“Vengo desde los pajonales del Chimborazo, roca dura soy, pero también chuquiragua, la flor de la ternura; recojo sueños de un pueblo olvidado”.
Pequeño, nervudo, piel atezada por el frío, adusto, olvidadizo –nunca halló fácilmente el pincel que buscaba–, pintó un firmamento plástico en el cual la belleza aflora en nacimiento perpetuo. Querencia y espontaneísmo. Pureza. Génesis de la vida, del amor y de la muerte en series extraídas de los arenales de Guamote, retazo de tierra abandonado de Dios, que en sus manos devino celebración de la inocencia.

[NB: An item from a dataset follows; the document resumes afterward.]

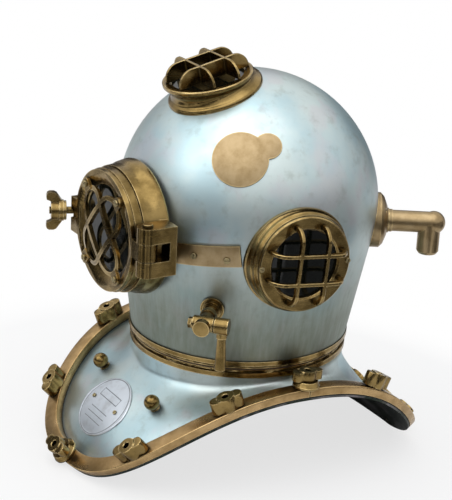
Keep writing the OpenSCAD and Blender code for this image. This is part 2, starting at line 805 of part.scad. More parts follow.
module side_face(side) color(brass) port_axis(side * side_bearing, side_height) difference() {
    turned([[side_bore_r, side_glass_front + face_gap], [side_seat_r, side_glass_front + face_gap],
        [side_seat_r, side_rim + face_gap], [side_face_r, side_rim + face_gap],
        [side_face_r, side_front - 1.2], [side_face_r - 1.2, side_front], [side_bore_r + 2, side_front],
        [side_bore_r, side_front - 2]]);
    side_screw_places() rod(side_screw_r + seat_gap, -side_screw_l, cut);
    side_screw_places() rod(side_screw_head_r + layer_gap, -side_screw_sunk - face_gap, cut);
}
module side_screw_places() for (s = [-1, 1]) translate([s * side_screw_at, 0, side_front]) children();
module side_screws(side) color(screw_grey) port_axis(side * side_bearing, side_height) side_screw_places()
    translate([0, 0, -side_screw_sunk]) slotted_screw(side_screw_head_r, side_screw_head_h,
        side_screw_r, side_screw_l - 2);

// flat bar bent like a staple, its feet on z = foot, its back at z = top
module staple(half, foot, top, depth, bend) difference() {
    union() {
        translate([-half + bend, foot]) square([2 * (half - bend), top - foot]);
        translate([-half, foot]) square([2 * half, top - foot - bend]);
        for (s = [-1, 1]) translate([s * (half - bend), top - bend]) circle(r = bend);
    }
    union() {
        translate([-half + bend, foot - 1]) square([2 * (half - bend), top - foot - depth + 1]);
        translate([-half + depth, foot - 1]) square([2 * (half - depth), top - foot - bend + 1]);
        for (s = [-1, 1]) translate([s * (half - bend), top - bend]) circle(r = bend - depth);
    }
    // the shoulders' circles reach below the foot
    translate([-half, foot - bend]) square([2 * half, bend]);
}
module guard_bars(offset_1, half, foot, top, bar_w, depth, bend) {
    for (q = [0, 90]) rotate([0, 0, q]) for (s = [-1, 1]) translate([0, s * offset_1 + bar_w / 2, 0])
        rotate([90, 0, 0]) linear_extrude(bar_w) staple(half, foot, top, depth, bend);
}
module side_guard(side) color(brass) port_axis(side * side_bearing, side_height)
    rotate([0, 0, -side * side_roll])
    guard_bars(side_bar_offset, side_guard_half, side_front + face_gap, side_bar_top, side_bar_w,
        side_guard_depth, side_guard_bend);

module side_port_left() side_port_whole(1);
module side_glass_left() side_glass(1);
module side_face_left() side_face(1);
module side_guard_left() side_guard(1);
module side_screws_left() side_screws(1);
module side_port_right() side_port_whole(-1);
module side_glass_right() side_glass(-1);
module side_face_right() side_face(-1);
module side_guard_right() side_guard(-1);
module side_screws_right() side_screws(-1);

// axis of the top port's foot, square to the crown
module foot_axis() at_neck() translate([0, crown_back, crown_height]) rotate([top_foot_tilt, 0, 0])
    children();
module top_port() color(brass) {
    difference() {
        union() {
            hull() {
                foot_axis() rod(top_foot_r - 1.8, bonnet_r - 16, bonnet_r - 6.5);
                top_axis() rod(top_rim_r - 0.5, top_glass_front, top_rim_t - top_band + 0.5);
            }
            top_axis() rod(top_rim_r, top_rim_t - top_band, top_rim_t);
        }
        top_axis() rod(top_bore_r + top_ledge, deep, top_glass_front);
        top_axis() rod(top_bore_r, deep, top_rim_t + cut);
        bonnet_form(face_gap);
    }
    difference() {
        laid_on(top_foot_h) foot_axis() rod(top_foot_r, deep, far);
        foot_axis() rod(top_foot_r - 3, deep, far);
    }
}
module top_glass() color(dark_glass) top_axis()
    rod(top_bore_r + top_ledge - seat_gap, top_glass_back, top_glass_front - face_gap);
// two pairs of crossing plates with rounded shoulders
module top_guard() color(brass) top_axis() for (q = [0, 90]) rotate([0, 0, q]) for (s = [-1, 1])
    translate([0, s * top_fin_offset + top_fin_w / 2, 0]) rotate([90, 0, 0]) linear_extrude(top_fin_w)
        intersection() {
        union() {
            for (e = [-1, 1]) translate([e * (top_fin_half - top_fin_round), top_fin_top - top_fin_round])
                circle(r = top_fin_round);
            translate([-top_fin_half, top_rim_t]) square([2 * top_fin_half,
                top_fin_top - top_fin_round - top_rim_t]);
            translate([-top_fin_half + top_fin_round, top_rim_t])
                square([2 * (top_fin_half - top_fin_round), top_fin_top - top_rim_t]);
        }
        translate([-top_fin_half, top_rim_t + face_gap])
            square([2 * top_fin_half, top_fin_top - top_rim_t]);
    }

// spitcock
module cock_axis() at_neck() rotate([0, 0, cock_bearing]) translate([0, -cock_out, cock_height])
    rotate([90 + cock_tip, 0, 0]) children();
module cock_cross() cock_axis() translate([0, 0, cock_plug_at]) rotate([0, 90, 0]) children();
module spitcock_body() color(brass) difference() {
    union() {
        difference() {
            cock_axis() {
                rod(cock_foot_r, -cock_foot_r, 5);
                rod(cock_barrel_r + 2.4, 0, 9);
                rod(cock_barrel_r, 0, cock_tip_at);
                rod(cock_barrel_r + 1.2, 18, 24);
                rod(cock_barrel_r + 1.4, cock_tip_at, cock_tip_at + cock_tip_l);
            }
            bonnet_form(face_gap);
        }
        cock_cross() rod(cock_barrel_r + 0.8, -cock_cross_half, cock_cross_half);
    }
    cock_cross() rod(cock_plug_r + run_gap, -deep, deep);
    cock_axis() rod(cock_bore_r, -cock_foot_r, cock_tip_at + cock_tip_l / 2);
}
module plug_axis() cock_axis() translate([0, 0, cock_plug_at]) rotate([-cock_tip, 0, 0]) children();
module spitcock_plug() color(brass) plug_axis() {
    rotate([0, 90, 0]) {
        rod(cock_plug_r, -cock_cross_half - 0.2, cock_cross_half + 1);
        rod(cock_stem_r, -cock_stem_end, -cock_cross_half);
        rod(cock_plug_r + 2.2, cock_cross_half + running_end, cock_cross_half + 1.5);
        rod(cock_head_r, cock_cross_half + 1.4, cock_head_end);
    }
    // handle hanging from the plug's head
    translate([cock_handle_at, 0, 0]) rotate([90, 0, 0]) {
        rod(5.8, cock_head_r - 2, handle_neck);
        translate([0, 0, handle_neck - 0.1]) cylinder(h = handle_l, r1 = 4.7, r2 = 6.2);
    }
}
module spitcock_nut() color(brass) plug_axis() rotate([0, 90, 0]) difference() {
    union() {
        rod(6.4, -cock_cross_half - 1.6, -cock_cross_half - running_end);
        translate([0, 0, -cock_stem_end + 0.5]) cylinder(h = 4, r = 6, $fn = 6);
    }
    rod(cock_stem_r + seat_gap, -deep, 0);
}

// air elbow
module elbow_flange() color(brass) difference() {
    port_axis(elbow_bearing, elbow_height) difference() {
        turned([[elbow_collar_r + seat_gap, deep], [elbow_flange_r, deep], [elbow_flange_r,
            elbow_flange_top - 8],
            [elbow_flange_r - 4, elbow_flange_top - 4], [elbow_collar_r + 3, elbow_flange_top],
            [elbow_collar_r + seat_gap, elbow_flange_top]]);
        for (a = [45 : 90 : 315]) rotate([0, 0, a]) translate([elbow_dimple_at, 0, 0])
            rod(elbow_dimple_r, elbow_flange_top - 3.5, far);
    }
    bonnet_form(face_gap);
}
module air_elbow() color(brass) difference() {
    port_axis(elbow_bearing, elbow_height) difference() {
        union() {
            rod(elbow_collar_r, deep, elbow_flange_top + 2);
            rod(elbow_tube_r + 0.8, elbow_flange_top - 1, elbow_flange_top + 6);
            rod(elbow_tube_r, elbow_flange_top - 1, elbow_out);
            translate([0, 0, elbow_out + 4.5]) sphere(r = elbow_knee_r);
            translate([0, 0, elbow_out]) rotate([90, 0, 0]) {
                rod(elbow_barrel_r, 0, elbow_drop - elbow_taper);
                translate([0, 0, elbow_drop - elbow_taper - 0.01])
                    cylinder(h = elbow_taper + 0.01, r1 = elbow_barrel_r, r2 = elbow_barrel_r - 2);
            }
        }
        rod(elbow_bore_r - 1, deep, elbow_out);
        translate([0, 0, elbow_out]) rotate([90, 0, 0]) {
            rod(elbow_bore_r - 1, 0, deep);
            rod(elbow_bore_r, elbow_bore_start, deep);
        }
    }
    bonnet_form(face_gap);
}

// exhaust valve
module exhaust_body() color(brass) difference() {
    port_axis(exhaust_bearing, exhaust_height) difference() {
        rod(exhaust_r, deep, exhaust_rim);
        rod(exhaust_bore_r, deep, far);
        rod(exhaust_seat_r, exhaust_rim - 5.5, far);
    }
    bonnet_form(face_gap);
}
module exhaust_cover() color(brass) port_axis(exhaust_bearing, exhaust_height) difference() {
    union() {
        rod(exhaust_r - 1, exhaust_rim + face_gap, exhaust_rim + 4);
        rod(exhaust_seat_r - seat_gap, exhaust_rim - 3, exhaust_rim + 3);
        rod(exhaust_boss_r, exhaust_rim + 3, exhaust_rim + 10);
    }
    rod(exhaust_stem_r + run_gap, deep, far);
    for (a = [0 : 45 : 315]) rotate([0, 0, a]) translate([exhaust_hole_at, 0, 0])
        rod(exhaust_hole_r, deep, far);
}
module exhaust_wheel() color(brass) port_axis(exhaust_bearing, exhaust_height) {
    rod(exhaust_stem_r, exhaust_rim - 5, exhaust_rim + 11);
    rod(exhaust_wheel_r, exhaust_rim + 10 + turn_gap, exhaust_rim + 17);
    for (a = [0 : 60 : 300]) rotate([0, 0, a]) translate([exhaust_wheel_r - 1.5, 0, 0])
        rod(exhaust_grip_r, exhaust_rim + 10 + turn_gap, exhaust_rim + 17);
}

breastplate_shell();
breastplate_neck_ring();
neck_gasket();
collar_gasket();
brail_front_left();
brail_front_right();
brail_rear_left();
brail_rear_right();
rim_studs();
plain_nuts();
flanged_nuts();
lanyard_studs();
nameplate();
nameplate_screws();
bonnet_shell();
bonnet_neck_ring();
bonnet_plate();
port_straps();
strap_screws();
face_port_housing();
face_port_gasket();
door_hinge_pin();
bolt_pivot_pin();
door_frame();
door_glass();
door_glass_ring();
door_guard();
door_guard_screws();
swing_bolt();
bolt_washer();
wing_nut();
side_port_left();
side_glass_left();
side_face_left();
side_guard_left();
side_screws_left();
side_port_right();
side_glass_right();
side_face_right();
side_guard_right();
side_screws_right();
top_port();
top_glass();
top_guard();
spitcock_body();
spitcock_plug();
spitcock_nut();
air_elbow();
elbow_flange();
exhaust_body();
exhaust_cover();
exhaust_wheel();
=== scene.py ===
"""Looks for a surface-supplied diving helmet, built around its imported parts.

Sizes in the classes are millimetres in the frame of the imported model: +Z up, -Y to the front,
+X to the wearer's left. Meshes are written in metres.
"""

import json
import logging
import math
from collections.abc import Callable, Sequence
from dataclasses import dataclass
from enum import Enum

import bmesh
import bpy
from mathutils import Matrix, Vector


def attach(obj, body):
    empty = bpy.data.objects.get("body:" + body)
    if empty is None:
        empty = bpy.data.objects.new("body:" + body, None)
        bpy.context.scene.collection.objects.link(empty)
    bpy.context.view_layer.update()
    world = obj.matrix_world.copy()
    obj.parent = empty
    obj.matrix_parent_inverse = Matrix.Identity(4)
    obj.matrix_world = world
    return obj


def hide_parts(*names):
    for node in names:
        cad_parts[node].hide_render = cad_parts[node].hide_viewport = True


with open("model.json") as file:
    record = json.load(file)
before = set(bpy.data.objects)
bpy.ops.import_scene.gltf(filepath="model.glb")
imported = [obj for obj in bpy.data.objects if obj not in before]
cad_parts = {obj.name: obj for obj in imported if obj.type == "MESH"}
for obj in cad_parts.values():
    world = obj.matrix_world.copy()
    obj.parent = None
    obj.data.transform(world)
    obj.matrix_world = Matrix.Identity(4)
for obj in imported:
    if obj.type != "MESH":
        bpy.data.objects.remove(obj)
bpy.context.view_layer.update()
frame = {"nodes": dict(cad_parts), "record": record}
log = logging.getLogger("helmet")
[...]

Se llamaba Salvador Bacón (Guamote, Chimborazo, 1954-2020) y, a puro amor bizarro por su comarca, acarreó su arte por países lejanos: Malasia, Turquía, Irán… y por otros más cercanos: Estados Unidos, México, Cuba, Costa Rica…
Series pintadas con los colores de los Andes. Gentes, usos y costumbres, leyendas y rituales revoloteando en sus lienzos, Salvador alivió las heridas de su tierra, plasmando paisajes vivificados por fiestas populares, bandas de pueblo, figuras femeninas, danzantes, flores, aves, carnavales, amantes, duendes, diablos, unicornios; todo un mundo que alienta y conforta.
¿Naíf, costumbrista, neobarroco, kitch, primitivista? Basta internalizarse en su creación visual y embelesarse con los aromas que exhalan sus telas. Pintaba para reconquistar a la novia que lo abandonó. Sonreía Bacón, con algo de socarronería, traveseando con sus interlocutores mestizos.
Revelaciones, fantasías, iconografías de su terruño entrañable y de sus fisgoneos en el alma de otros pueblos andinos. Pintura telúrica, sintética, plástica, realista en su esencialidad, planimétrica en lo formal y en su horizonte.
En su fabulación el relato se aprieta en imágenes y en un surtidor de colores. A la multitud de recursos artísticos corresponde la unidad de la multiplicidad de ideaciones y resoluciones. Es la mortal tensión, iluminada por el rayo que desgarra la oscuridad del principio y del fin.